> Written task: Identify each line below that contains the word "where", and copy it out.

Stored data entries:
+ + + + +

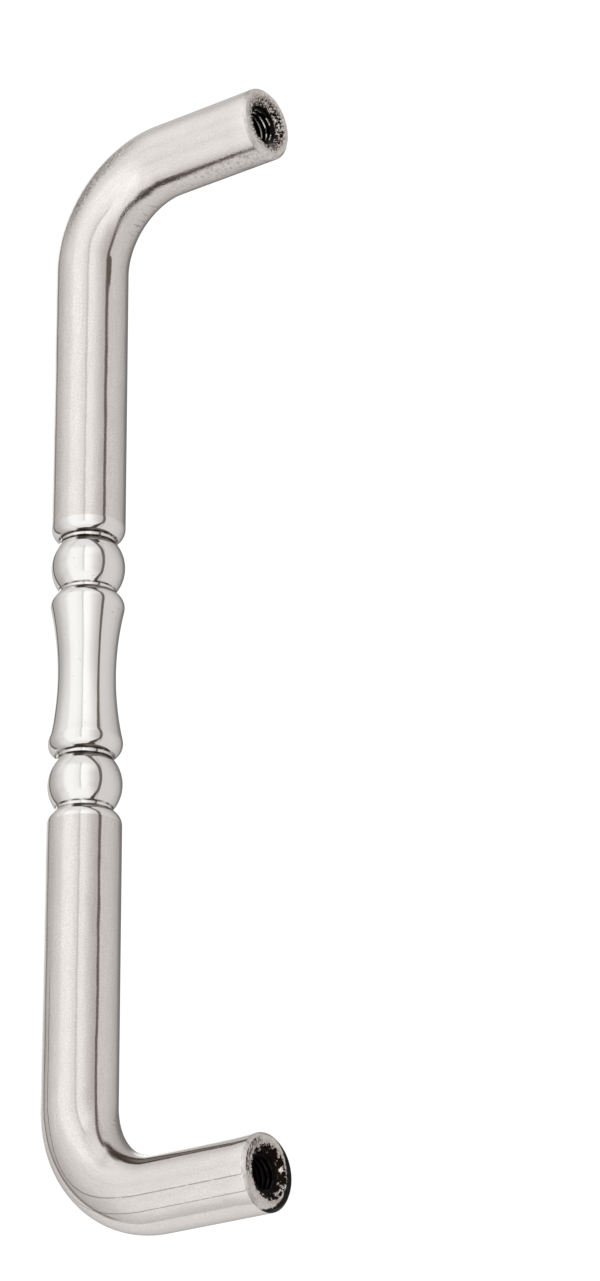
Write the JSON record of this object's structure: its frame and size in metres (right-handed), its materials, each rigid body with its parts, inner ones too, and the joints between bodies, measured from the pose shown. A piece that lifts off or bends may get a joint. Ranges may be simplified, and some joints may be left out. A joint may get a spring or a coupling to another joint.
{
  "type": "cabinet handle",
  "caption": "Bow handle bent from a round stainless bar, with a waisted barrel between two beads turned in its middle and a tapped hole in each end face.",
  "frame": {"origin": "midway between the two screw holes, on the plane of the end faces, which is the face of the door", "axes": "+Y from the bar towards the door, out of the mouths of the screw holes; +Z along the bar; +X sideways"},
  "size_m": [0.01, 0.0355, 0.155],
  "materials": {
    "stainless": "satin, polished on the turned middle"
  },
  "bodies": {
    "root": {"handle": "stainless"}
  },
  "joints": []
}
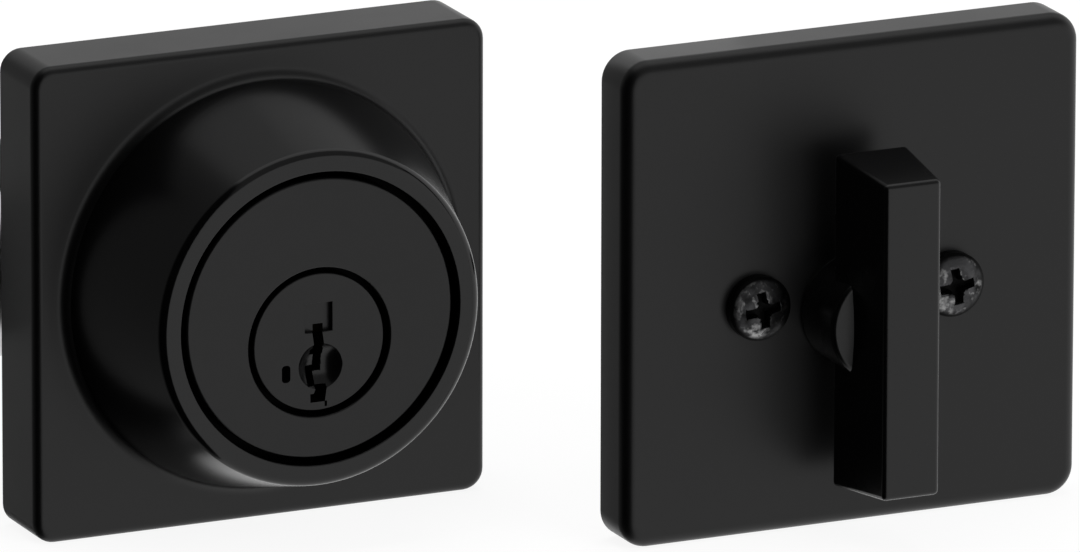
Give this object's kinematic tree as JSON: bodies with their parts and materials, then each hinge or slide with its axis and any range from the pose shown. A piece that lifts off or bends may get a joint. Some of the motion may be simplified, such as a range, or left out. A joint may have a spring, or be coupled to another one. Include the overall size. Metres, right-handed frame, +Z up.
{
  "type": "deadbolt door lock",
  "caption": "Single-cylinder deadbolt with square matte black trim: exterior half with tapered round boss and key plug, interior half with bar turn-piece, and tubular latch with sliding bolt.",
  "frame": {"origin": "where the key axis crosses the plane in which the exterior half meets the door", "axes": "+Z up, +Y into the door (the fronts of both halves face -Y), the bolt moves out towards -X"},
  "size_m": [0.1663, 0.1147, 0.0682],
  "materials": {
    "black_coat": "matte black coat on die-cast zinc",
    "black_cylinder": "matte black coat on the cylinder and its plug",
    "black_screw": "black oxide, rubbed bright on the high spots",
    "zinc_plated_steel": "zinc-plated pressed steel",
    "bright_steel": "plain turned or ground steel",
    "spring_steel": "hardened spring steel",
    "cast_zinc": "bare die-cast zinc",
    "brass": "turned or pressed brass",
    "nylon": "natural nylon"
  },
  "bodies": {
    "lock_set": {"exterior_housing": "black_coat", "cylinder_body": "black_cylinder", "cylinder_snap_ring": "spring_steel", "interior_plate": "black_coat", "spindle_bushing": "nylon", "mounting_screws": "black_screw", "latch_faceplate": "black_coat", "latch_backplate": "zinc_plated_steel", "latch_tube": "zinc_plated_steel", "case_plate_outer": "zinc_plated_steel", "case_plate_inner": "zinc_plated_steel", "case_rivets": "bright_steel", "detent_spring": "spring_steel"},
    "plug": {"key_plug": "black_cylinder", "plug_clip": "spring_steel", "spring_cover": "brass", "side_bar": "brass", "side_bar_springs": "spring_steel", "torque_blade": "zinc_plated_steel", "blade_retainer": "spring_steel", "pin_spring_1": "spring_steel", "pin_spring_2": "spring_steel", "pin_spring_3": "spring_steel", "pin_spring_4": "spring_steel", "pin_spring_5": "spring_steel"},
    "crank": {"crank_hub": "cast_zinc"},
    "bolt": {"dead_bolt": "bright_steel", "bolt_tail": "zinc_plated_steel", "bolt_roller": "bright_steel", "tail_rivet": "bright_steel"},
    "turn": {"turn_piece": "black_coat", "retaining_ring": "spring_steel", "spring_washer": "spring_steel"},
    "pin_1": {"key_pin_1": "brass"},
    "pin_2": {"key_pin_2": "brass"},
    "pin_3": {"key_pin_3": "brass"},
    "pin_4": {"key_pin_4": "brass"},
    "pin_5": {"key_pin_5": "brass"}
  },
  "joints": [
    {"name": "plug_turn", "type": "hinge", "parent": "lock_set", "child": "plug", "pos_m": [0, -0.02, 0], "axis": [0, -1, 0], "range_deg": [0, 90]},
    {"name": "crank_turn", "type": "hinge", "parent": "lock_set", "child": "crank", "pos_m": [0, 0.0222, 0], "axis": [0, -1, 0], "range_deg": [0, 90]},
    {"name": "bolt_slide", "type": "slide", "parent": "lock_set", "child": "bolt", "axis": [-1, 0, 0], "range_m": [0, 0.0254]},
    {"name": "turn_piece_turn", "type": "hinge", "parent": "lock_set", "child": "turn", "pos_m": [0.072, -0.039, 0.0007], "axis": [0, 1, 0], "range_deg": [0, 90]},
    {"name": "key_pin_1_lift", "type": "slide", "parent": "plug", "child": "pin_1", "axis": [0, 0, 1], "range_m": [0, 0.0022], "stiffness_N_per_m": 30, "springref_m": -0.002, "deforming": ["pin_spring_1"]},
    {"name": "key_pin_2_lift", "type": "slide", "parent": "plug", "child": "pin_2", "axis": [0, 0, 1], "range_m": [0, 0.0022], "stiffness_N_per_m": 30, "springref_m": -0.002, "deforming": ["pin_spring_2"]},
    {"name": "key_pin_3_lift", "type": "slide", "parent": "plug", "child": "pin_3", "axis": [0, 0, 1], "range_m": [0, 0.0022], "stiffness_N_per_m": 30, "springref_m": -0.002, "deforming": ["pin_spring_3"]},
    {"name": "key_pin_4_lift", "type": "slide", "parent": "plug", "child": "pin_4", "axis": [0, 0, 1], "range_m": [0, 0.0022], "stiffness_N_per_m": 30, "springref_m": -0.002, "deforming": ["pin_spring_4"]},
    {"name": "key_pin_5_lift", "type": "slide", "parent": "plug", "child": "pin_5", "axis": [0, 0, 1], "range_m": [0, 0.0022], "stiffness_N_per_m": 30, "springref_m": -0.002, "deforming": ["pin_spring_5"]}
  ],
  "couplings": [
    {"joint": "plug_turn", "follows": "bolt_slide", "rad_per_m": 61.84},
    {"joint": "crank_turn", "follows": "bolt_slide", "rad_per_m": 61.84}
  ]
}
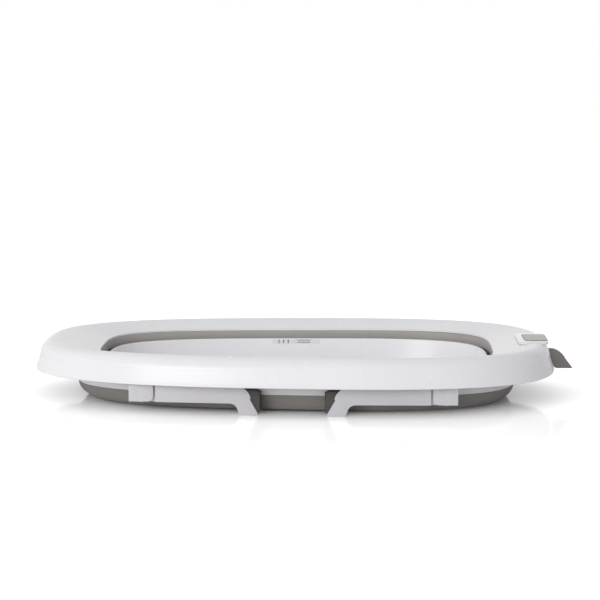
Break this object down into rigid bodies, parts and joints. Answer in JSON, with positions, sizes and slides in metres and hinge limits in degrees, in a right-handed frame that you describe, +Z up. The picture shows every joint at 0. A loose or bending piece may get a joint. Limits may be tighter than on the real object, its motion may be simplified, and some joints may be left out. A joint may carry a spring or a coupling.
{
  "type": "collapsible baby bath",
  "caption": "Collapsible infant bathtub with an egg-shaped rim, dropping basin on a rolling elastomer band, and fold-down legs.",
  "frame": {"origin": "middle of the folded bath's footprint, on the floor", "axes": "+X along the bath towards the thermometer and hook end, +Z up"},
  "size_m": [0.8538, 0.4916, 0.0915],
  "materials": {
    "white_plastic": "satin moulded polypropylene",
    "grey_plastic": "light grey moulded polypropylene",
    "grey_elastomer": "warm grey thermoplastic elastomer",
    "dark_elastomer": "dark grey thermoplastic elastomer",
    "dark_rubber": "ribbed dark grey rubber",
    "dark_plastic": "dark grey moulded plastic",
    "steel": "plated steel",
    "clear_lens": "clear moulded window",
    "display": "unlit liquid crystal cell",
    "board": "green circuit board"
  },
  "bodies": {
    "rim": {"rim_shell": "white_plastic", "collar_ring": "white_plastic", "lining_ring": "grey_elastomer", "fold_band": "dark_elastomer", "bracket_near_left": "grey_plastic", "bracket_near_right": "grey_plastic", "bracket_far_left": "grey_plastic", "bracket_far_right": "grey_plastic", "pin_near_left": "steel", "pin_near_right": "steel", "pin_far_left": "steel", "pin_far_right": "steel", "bracket_screws": "steel", "hook_pin": "steel", "hook_carrier": "white_plastic"},
    "basin": {"basin": "white_plastic", "drain_ring": "grey_elastomer", "base_pads": "dark_rubber"},
    "plug": {"drain_plug": "grey_elastomer", "plug_loop": "grey_elastomer"},
    "hook": {"hook": "dark_plastic"},
    "thermometer": {"therm_housing": "white_plastic", "therm_lens": "clear_lens", "therm_display": "display", "therm_board": "board", "therm_cell": "steel", "therm_door": "grey_plastic", "therm_screws": "steel"},
    "leg_near_left": {"leg_near_left": "grey_plastic", "foot_near_left": "dark_rubber"},
    "leg_near_right": {"leg_near_right": "grey_plastic", "foot_near_right": "dark_rubber"},
    "leg_far_left": {"leg_far_left": "grey_plastic", "foot_far_left": "dark_rubber"},
    "leg_far_right": {"leg_far_right": "grey_plastic", "foot_far_right": "dark_rubber"}
  },
  "joints": [
    {"name": "basin_drop", "type": "slide", "parent": "rim", "child": "basin", "axis": [0, 0, 1], "range_m": [-0.116, 0], "deforming": ["fold_band"]},
    {"name": "leg_fold_near_left", "type": "hinge", "parent": "rim", "child": "leg_near_left", "pos_m": [-0.24161, -0.19069, 0.0295], "axis": [0.0523, 0.9986, 0], "range_deg": [0, 90]},
    {"name": "leg_fold_near_right", "type": "hinge", "parent": "rim", "child": "leg_near_right", "pos_m": [0.21841, -0.20435, 0.0295], "axis": [0, -1, 0], "range_deg": [0, 90]},
    {"name": "leg_fold_far_left", "type": "hinge", "parent": "rim", "child": "leg_far_left", "pos_m": [-0.24161, 0.19069, 0.0295], "axis": [-0.0523, 0.9986, 0], "range_deg": [0, 90]},
    {"name": "leg_fold_far_right", "type": "hinge", "parent": "rim", "child": "leg_far_right", "pos_m": [0.21841, 0.20435, 0.0295], "axis": [0, -1, 0], "range_deg": [0, 90]},
    {"name": "plug_lift", "type": "slide", "parent": "basin", "child": "plug", "axis": [0, 0, 1], "range_m": [0, 0.03]},
    {"name": "hook_fold", "type": "hinge", "parent": "rim", "child": "hook", "pos_m": [0.3826, 0, 0.067], "axis": [0, 1, 0], "range_deg": [0, 85]},
    {"name": "thermometer_lift", "type": "slide", "parent": "rim", "child": "thermometer", "axis": [0, 0, 1], "range_m": [0, 0.03]}
  ]
}
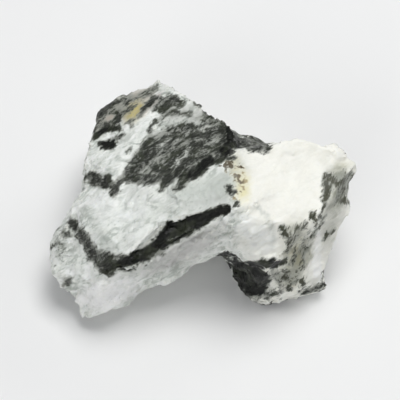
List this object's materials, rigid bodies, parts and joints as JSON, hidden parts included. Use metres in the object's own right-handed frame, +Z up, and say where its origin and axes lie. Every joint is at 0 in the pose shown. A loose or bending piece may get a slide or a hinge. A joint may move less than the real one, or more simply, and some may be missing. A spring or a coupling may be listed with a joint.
{
  "type": "zebra stone",
  "caption": "Rough angular piece of milky white rock with jagged black mineral seams, broken faces and one flat foot to rest on.",
  "frame": {"origin": "middle of the bounding box's underside, on the flat foot", "axes": "+X along the stone's longest extent, from the left lobe to the right tip; +Y to its back; +Z up"},
  "size_m": [0.068, 0.0516, 0.036],
  "materials": {
    "zebra_stone": "rough broken milky white rock with near-black seams, grey-green speckled patches and a little yellow-brown stain"
  },
  "bodies": {
    "root": {"zebra_stone": "zebra_stone"}
  },
  "joints": []
}
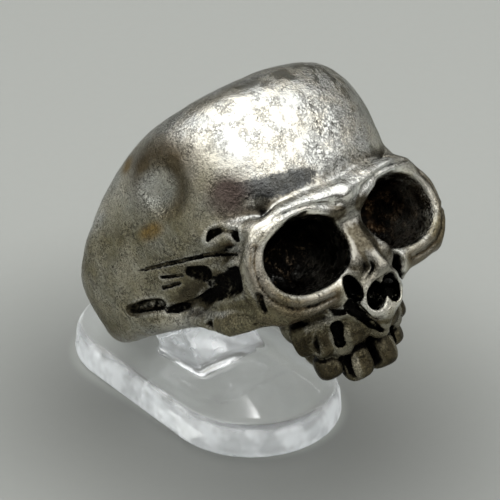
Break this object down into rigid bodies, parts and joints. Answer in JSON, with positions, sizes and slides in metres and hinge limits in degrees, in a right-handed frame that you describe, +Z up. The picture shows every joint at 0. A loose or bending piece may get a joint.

+ + + + +

> Response to this task:
  "frame": {"origin": "where the key axis crosses the plane in which the exterior half meets the door", "axes": "+Z up, +Y into the door (the fronts of both halves face -Y), the bolt moves out towards -X"},
List this object's materials, rigid bodies, parts and joints as JSON, hidden parts included. Use metres in the object's own right-handed frame, +Z up, and say where its origin and axes lie. Every joint is at 0 in the pose shown. A loose or bending piece may get a slide or a hinge. A joint may move less than the real one, or more simply, and some may be missing. A spring or a coupling may be listed with a joint.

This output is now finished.